Marta, Rebeca e outras guerreiras

     Nunca fui particularmente afeiçoado a qualquer modalidade de esporte quando criança. Talvez a natação, vigorosamente praticada por Johnny Weissmuller nos filmes de Tarzan. Ou a esgrima, por causa do seriado do “Zorro”, com Guy Williams. Ou ainda o arco-e-flecha, por causa de Guilherme Tell e sua balestra, num velho seriado inglês. No entanto, essa jornada olímpica no Japão já nos pegou sentados no sofá, atentos à contagem dos mortos pela Covid-19.

     Enquanto os jogos não tinham início, a TV nos entretinha com relances dos personagens, retalhos biográficos dos atletas que iriam representar as nossas cores, salve, salve. Adorei, por exemplo, ver a sueca Pia Sundhage, treinadora da nossa seleção feminina de futebol, cantando em português um sucesso de Alceu Valença (na brisa leve das canções que vem de dentro), com o auxílio luxuoso de nossa craque Marta ao cavaquinho. Em outra reportagem, La Sundhage cantava essa mesma canção, acompanhando-se ao piano. Fiquei orgulhoso do nosso soft power, e conferi no ato uma medalha de ouro ao valeroso Alceu Valença.
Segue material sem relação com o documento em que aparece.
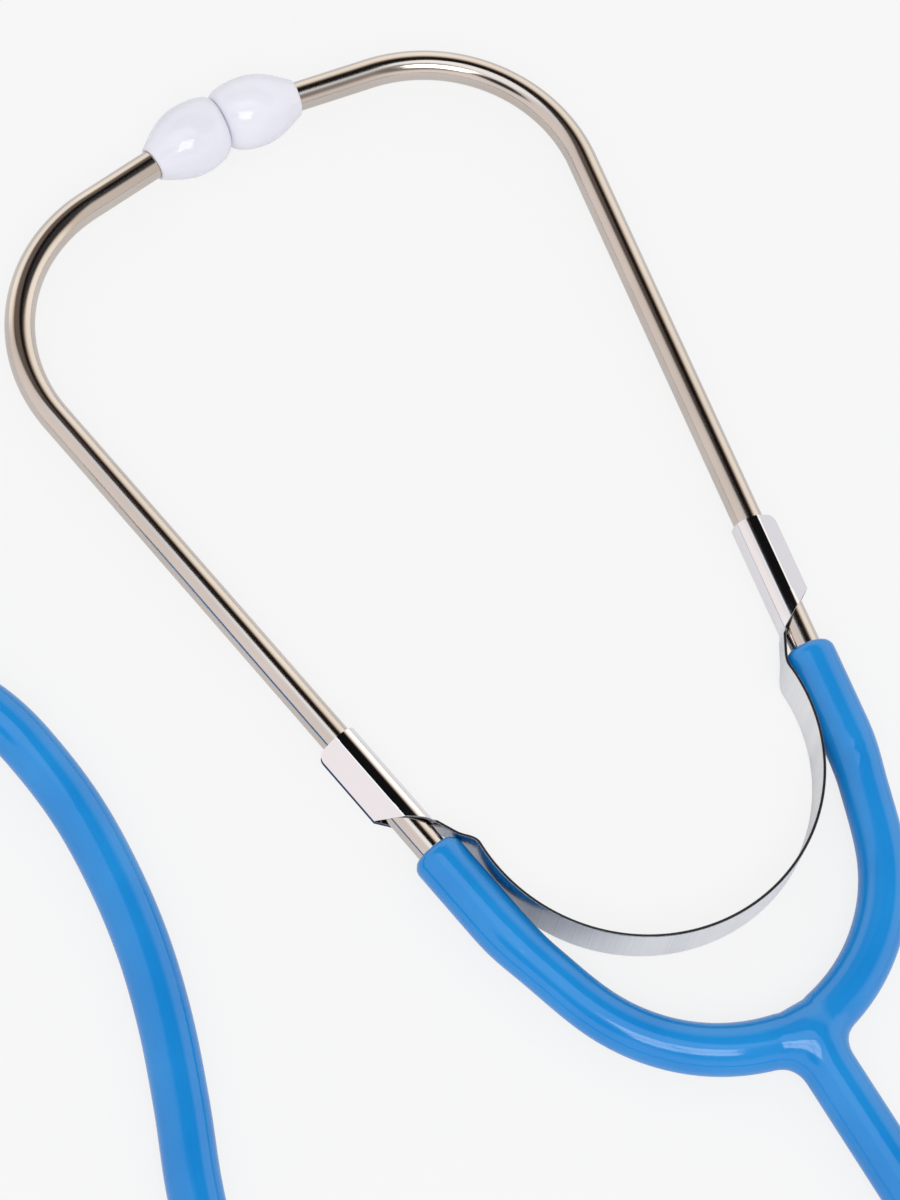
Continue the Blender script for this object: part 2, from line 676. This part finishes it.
def y_half(sign, name):
    """One half of the Y tube, cut at X = 0 and below the stem, bending from the tubing to its arm."""
    cut = bmesh.new()
    cut.from_mesh(y_mesh)
    for at, normal in (((0, 0, 0), (-sign, 0, 0)), ((0, -STEM_LEN, 0), (0, -1, 0))):
        every = cut.verts[:] + cut.edges[:] + cut.faces[:]
        bmesh.ops.bisect_plane(cut, geom=every, plane_co=at, plane_no=normal, clear_outer=True, dist=1e-5)
    vertices = np.array([v.co for v in cut.verts])
    cut.verts.index_update()
    faces = [[v.index for v in f.verts] for f in cut.faces]
    cut.free()
    normals = aimed(y_slope(vertices))
    floor_at = -(LIFT + vertices[:, 1] * math.sin(TILT)) / math.cos(TILT)
    vertices[:, 2] = np.maximum(vertices[:, 2], floor_at)
    half = piece(name, place(vertices), faces, pvc)
    half.data.normals_split_custom_set_from_vertices([tuple(n) for n in normals])
    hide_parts("y_tube")
    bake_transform(half)
    return half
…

     Também gostei de saber que o surfista Ítalo Ferreira nasceu numa aprazível cidadezinha litorânea do RN, de nome poético, Baía Formosa, e que começou a surfar ainda meninote, em cima de uma placa de isopor. Não se trata aqui de “romantizar a pobreza”, como resmungam alguns, mas de ressaltar o fato de que o atleta encarou todas as adversidades para cavalgar a crista da onda. Dou o maior valor a essa obstinação, e acredito que isso tem muita diferença do caso de outro menino, futuro corredor de Fórmula 1, que era levado a Interlagos, para correr de kart, pelo motorista da família. Mas passemos.

     Sim, eu confiei que a nossa seleção feminina de futebol daria um olé em todas as suas adversárias, e que retornaria ao Brasil coberta de glória, resgatando enfim o nosso brio nacional após a humilhação daquele 7 x 1 sofrido em 2014. Porém, quiseram os deuses do futebol frustrar nossa esperança, impondo-nos aquela derrota melancólica –por pênaltis! –, diante da seleção do Canadá. É de congelar o coração.    

     Fiquei mocorongo, imaginando meus amigos poetas e músicos brasileiros, emigrados para o Canadá, aturando a zoação bilíngue dos torcedores canadenses… Quelle tristesse, mon Dieu… So sad!

     Ah, mas tivemos nosso momento de absoluto triunfo com a encantadora Rebeca Andrade, nossa estrela da ginástica rítmica, que deu um bailão em Tóquio. E a garota ainda se mostra altamente articulada, consciente de que descende de uma linhagem de brasileiras guerreiras. No mínimo, espero que as próximas gerações de meninas recém-nascidas sejam chamadas “Rebeca”, depois de longa supremacia de Jéssicas e Jennifers. Já seria um ganho, não acham?

     No mais, continuo torcendo muito pela carreira do boxeador baiano Abner Teixeira, até por causa de meu tio Cláris, que também foi boxeador e baiano. A luta continua. Que os deuses olímpicos reconheçam o valor dessa gente bronzeada.